Doodle Breed Specific Exercise Requirements
Again, we’re painting with broad strokes here, but here are some broad generalizations that can serve as a helpful guideline as you decide which breed best suits your lifestyle:
Bernedoodle - These guys scream Play with me! Bernedoodles are the definition of goofy, so they often thrive with a set structure to keep them a little more disciplined so their goofy side doesn’t totally take over! If your Bernedoodle is used to a morning walk, he/she will likely do best if you do this seven days a week and not just on work days.
Also, Bernedoodles loveeeeee to play…we can’t emphasize this enough! All Doods love playing, but Bernedoodles seem to be a little extra when it comes to the humor and fun of play time. So tug of war, fetch, chase, etc. is the perfect way to exercise them. They will be more than overjoyed to get their energy out by chasing kids in the backyard, etc.

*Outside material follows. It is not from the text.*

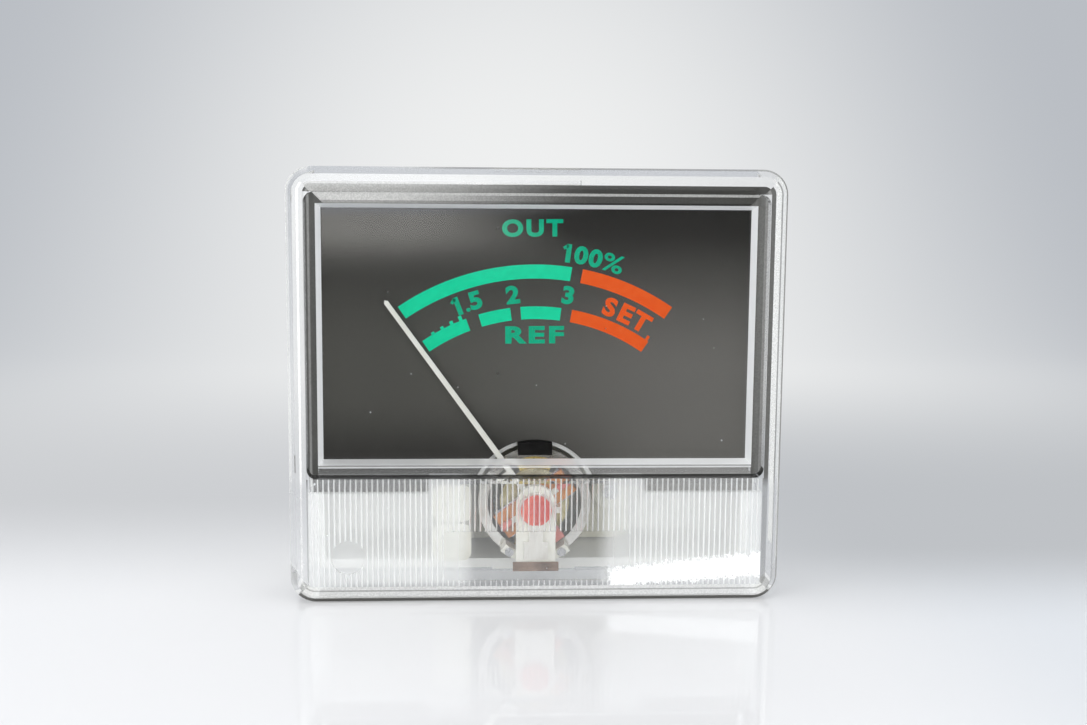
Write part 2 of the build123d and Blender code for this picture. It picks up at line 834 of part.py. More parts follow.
# Zero lever: a ring under the screw's head, a tab to turn it by and a finger back to the spring
finger_x = stud_x + finger_width / 2
with BuildPart() as zero_lever:
    with BuildSketch(on_axis(lever_back)):
        Circle(lever_ring_r)
        with Locations((0, (lever_tab_bottom - axis_z) / 2)):
            Rectangle(2 * lever_neck_half, axis_z - lever_tab_bottom)
        with Locations((0, (lever_tab_top + lever_tab_bottom) / 2 - axis_z)):
            Rectangle(2 * lever_tab_half, lever_tab_top - lever_tab_bottom)
        with Locations(((stud_x + finger_width) / 2, 0)):
            Rectangle(stud_x + finger_width, 2 * finger_half_height)
        Circle(screw_r + lever_bore_gap, mode=Mode.SUBTRACT)
    extrude(amount=lever_back - lever_front)
    with BuildSketch(on_axis(front_spring_back)):
        with Locations((finger_x, 0)):
            Rectangle(finger_width, 2 * finger_half_height)
    extrude(amount=front_spring_back - lever_back)
zero_lever.part.label = "zero_lever"

# Brass tag from the rear spring's stud to the positive terminal
tag_end = terminal_x + terminal_r
with BuildPart() as rear_spring_tag:
    with BuildSketch(on_axis(frame_back)):
        with Locations((finger_x, 0)):
            Rectangle(finger_width, 2 * finger_half_height)
    extrude(amount=frame_back - rear_spring_front)
    with BuildSketch(on_axis(tag_back)):
        with Locations(((stud_x + tag_end) / 2, 0)):
            Rectangle(tag_end - stud_x, 2 * tag_half_height)
    extrude(amount=tag_thickness)
rear_spring_tag.part.label = "rear_spring_tag"

# Contact strip: a lip under the tongue, a run along the floor and a riser to the terminal
riser_back = riser_y + strip_thickness
riser_left = terminal_x + riser_margin
riser_top = axis_z + riser_margin
with BuildPart() as front_contact_strip:
    with BuildSketch(across(lever_back)):
        with Locations((0, (strip_top + floor_z - strip_lip) / 2)):
            Rectangle(2 * strip_half_width, strip_top - floor_z + strip_lip)
    extrude(amount=strip_thickness)
    with BuildSketch(across(riser_back)):
        with Locations((0, floor_z + strip_thickness / 2)):
            Rectangle(2 * strip_run_half, strip_thickness)
    extrude(amount=riser_back - lever_back)
    with BuildSketch(across(riser_back)):
        Polygon(
            (-riser_left, floor_z),
            (strip_run_half, floor_z),
            (strip_run_half, floor_z + riser_height),
            (riser_width - riser_left, floor_z + riser_height),
            (riser_width - riser_left, riser_top),
            (-riser_left, riser_top),
            align=None,
        )
    extrude(amount=strip_thickness)
front_contact_strip.part.label = "front_contact_strip"

# Terminals: round pins with a collar seated on the housing's boss, and a square stem inside
collar_back = boss_outer + collar_height
pin_end = collar_back + terminal_reach
terminals = []
for label, x, inner_y in (
    ("positive_terminal", terminal_x, tag_back),
    ("negative_terminal", -terminal_x, riser_back),
):
    with BuildPart() as terminal:
        with BuildSketch(across(pin_end)):
            with Locations((x, axis_z)):
                Circle(terminal_r)
        extrude(amount=terminal_reach)
        with BuildSketch(across(collar_back)):
            with Locations((x, axis_z)):
                Circle(collar_r)
        extrude(amount=collar_height)
        with BuildSketch(across(boss_outer)):
            with Locations((x, axis_z)):
                Rectangle(terminal_stem_side, terminal_stem_side)
        extrude(amount=boss_outer - inner_y)
        chamfer(terminal.edges().group_by(Axis.Y)[-1], pin_tip_chamfer)
    terminal.part.label = label
    terminals.append(terminal)

# Lamp: a black holder plugged into the light box, its bulb and its two pins
with BuildPart() as lamp_holder:
    with BuildSketch(Plane.XY.offset(holder_bottom)):
        with Locations((0, holder_y)):
            Rectangle(2 * holder_half, 2 * holder_half)
    extrude(amount=holder_top - holder_bottom)
    # A shield that reaches out under the box and hangs over the top of the ring
    with BuildSketch(Plane.YZ):
        Polygon(
            (holder_y - holder_half, holder_bottom),
            (holder_y - holder_half, box_bottom - shield_gap),
            (flange_front, box_bottom - shield_gap),
            (flange_front, holder_bottom + shield_arm),
            (shield_front, holder_bottom + shield_arm),
            (shield_front, holder_bottom - shield_drop),
            (ring_front - shield_gap, holder_bottom - shield_drop),
            (ring_front - shield_gap, holder_bottom),
            align=None,
        )
    extrude(amount=shield_half, both=True)
    with BuildSketch(Plane.XY.offset(holder_top)):
        with Locations((0, holder_y)):
            Circle(bulb_r + screw_gap)
    extrude(amount=-bulb_seat, mode=Mode.SUBTRACT)
lamp_holder.part.label = "lamp_holder"

with BuildPart() as lamp_bulb:
    with BuildSketch(Plane.XY.offset(holder_top - bulb_seat)):
        with Locations((0, holder_y)):
            Circle(bulb_r)
    extrude(amount=bulb_length)
    chamfer(lamp_bulb.edges().group_by(Axis.Z)[-1], bulb_chamfer)
lamp_bulb.part.label = "lamp_bulb"

with BuildPart() as lamp_pins:
    with BuildSketch(across(collar_back + lamp_pin_reach)):
        with Locations((-lamp_pin_x, lamp_pin_z), (lamp_pin_x, lamp_pin_z)):
            Circle(lamp_pin_r)
    extrude(amount=lamp_pin_reach)
    with BuildSketch(across(collar_back)):
        with Locations((-lamp_pin_x, lamp_pin_z), (lamp_pin_x, lamp_pin_z)):
            Circle(lamp_collar_r)
    extrude(amount=collar_height)
    with BuildSketch(across(boss_outer)):
        with Locations((-lamp_pin_x, lamp_pin_z), (lamp_pin_x, lamp_pin_z)):
            Rectangle(lamp_stem_side, lamp_stem_side)
    extrude(amount=boss_outer - holder_y - holder_half)
lamp_pins.part.label = "lamp_pins"

# Frame screws, driven from behind through the housing's posts
frame_screw_end = frame_back - frame_screw_bite
with BuildPart() as frame_screws:
    with BuildSketch(across(housing_back + frame_screw_head)):
        with Locations((-frame_screw_x, axis_z), (frame_screw_x, axis_z)):
            Circle(frame_screw_head_r)
    extrude(amount=frame_screw_head)
    with BuildSketch(across(housing_back)):
        with Locations((-frame_screw_x, axis_z), (frame_screw_x, axis_z)):
            Circle(frame_screw_r)
    extrude(amount=housing_back - frame_screw_end)
    with BuildSketch(across(housing_back + frame_screw_head)):
        with Locations((-frame_screw_x, axis_z), (frame_screw_x, axis_z)):
            Rectangle(cross_slot_width, 2 * frame_screw_r)
            Rectangle(2 * frame_screw_r, cross_slot_width)
    extrude(amount=cross_slot_depth, mode=Mode.SUBTRACT)
frame_screws.part.label = "frame_screws"

pieces = (
    front_cover,
    rear_housing,
    dial_carrier,
    dial_plate,
    movement_frame,
    yoke_ring,
    core_magnet,
    core_supports,
    coil_former,
    coil_winding,
    front_pivot,
    rear_pivot,
    front_jewel,
    rear_jewel,
    front_jewel_screw,
    rear_jewel_screw,
    pointer,
    balance_weights,
    front_bridge,
    bridge_screws,
    front_hairspring,
    rear_hairspring,
    zero_lever,
    rear_spring_tag,
    front_contact_strip,
    *terminals,
    lamp_holder,
    lamp_bulb,
    lamp_pins,
    frame_screws,
)
os.makedirs("parts", exist_ok=True)
for piece in pieces:
    export_step(piece.part, f"parts/{piece.part.label}.step")
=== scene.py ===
import math
import bpy
import bmesh
from mathutils import Matrix, Vector


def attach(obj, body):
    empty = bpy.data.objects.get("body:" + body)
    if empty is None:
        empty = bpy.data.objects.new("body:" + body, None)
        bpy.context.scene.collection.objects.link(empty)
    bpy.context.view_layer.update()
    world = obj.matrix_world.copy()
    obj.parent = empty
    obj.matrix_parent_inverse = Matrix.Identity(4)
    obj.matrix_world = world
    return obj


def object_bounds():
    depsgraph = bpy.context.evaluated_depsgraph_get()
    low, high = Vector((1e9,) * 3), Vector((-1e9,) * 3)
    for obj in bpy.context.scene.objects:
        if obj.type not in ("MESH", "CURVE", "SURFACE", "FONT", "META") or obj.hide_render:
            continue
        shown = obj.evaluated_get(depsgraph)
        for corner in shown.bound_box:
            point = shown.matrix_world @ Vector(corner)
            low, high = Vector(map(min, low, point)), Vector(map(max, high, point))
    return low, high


# Panel meter with a clear ribbed cover. Metres, X right, Z up, the front faces -Y.
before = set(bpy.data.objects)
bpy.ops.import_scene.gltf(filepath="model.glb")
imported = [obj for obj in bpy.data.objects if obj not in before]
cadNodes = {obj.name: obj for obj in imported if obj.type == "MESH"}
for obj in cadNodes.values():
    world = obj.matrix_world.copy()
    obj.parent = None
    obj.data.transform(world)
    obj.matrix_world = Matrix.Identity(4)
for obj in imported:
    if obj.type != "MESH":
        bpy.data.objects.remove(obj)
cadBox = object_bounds()
mm = 0.001
print("frame loaded,", len(cadNodes), "nodes")

pivot = {"x": 0.0, "z": -14.06 * mm}  # the pointer's axis, along Y
floorHeight = cadBox[0][2]

# where the viewer stands, which way they look in degrees, and the lens
cameraLook = {
    "place": (-8.06 * mm, -162.55 * mm, 23.66 * mm), "down": 7.66, "right": 3.23, "roll": 0.48,
    "lens": 46.6, "sensor": 36, "near": 0.005, "far": 10,
}


def placeCamera(look):
    down, aside, roll = (math.radians(look[key]) for key in ("down", "right", "roll"))
    flat = math.cos(down)
    ahead = Vector((math.sin(aside) * flat, math.cos(aside) * flat, -math.sin(down)))
    level = Vector((math.cos(aside), -math.sin(aside), 0))
    upright = level.cross(ahead)
    rightward = math.cos(roll) * level + math.sin(roll) * upright
    upward = math.cos(roll) * upright - math.sin(roll) * level
    lens = bpy.data.cameras.new("meterCamera")
    lens.lens = look["lens"]
    lens.sensor_width = look["sensor"]
    lens.clip_start = look["near"]
    lens.clip_end = look["far"]
    camera = bpy.data.objects.new("meterCamera", lens)
    bpy.context.scene.collection.objects.link(camera)
    turn = Matrix((rightward, upward, -ahead)).transposed().to_4x4()
    camera.matrix_world = Matrix.Translation(look["place"]) @ turn
    bpy.context.scene.camera = camera


placeCamera(cameraLook)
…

Goldendoodles - These pups definitely need their exercise just like any doodle, but they are flexible as to the form of exercise. They tend to be the most trainable/obedient of all the Doodles and make great running partners, walking partners, etc. as they mind well and after some good leash training likely won’t pull you over trying to chase a squirrel. They too also love a good play session.
Sheepadoodles – These pups thrive off of vigorous exercise. Sheepadoodles also make great running partners and their herding background makes them natural “chasers”— so they typically love fetch games and/or agility. They are typically outgoing dogs who love new things and adventure, so long weekend hikes or meeting new friends at the dog park is right up their alley.
We hope this post has helped you form an understanding of just how much exercise is required for a Doodle and which breed could form the perfect partnership for you. Now get out there and create some fun outdoor memories with your pup!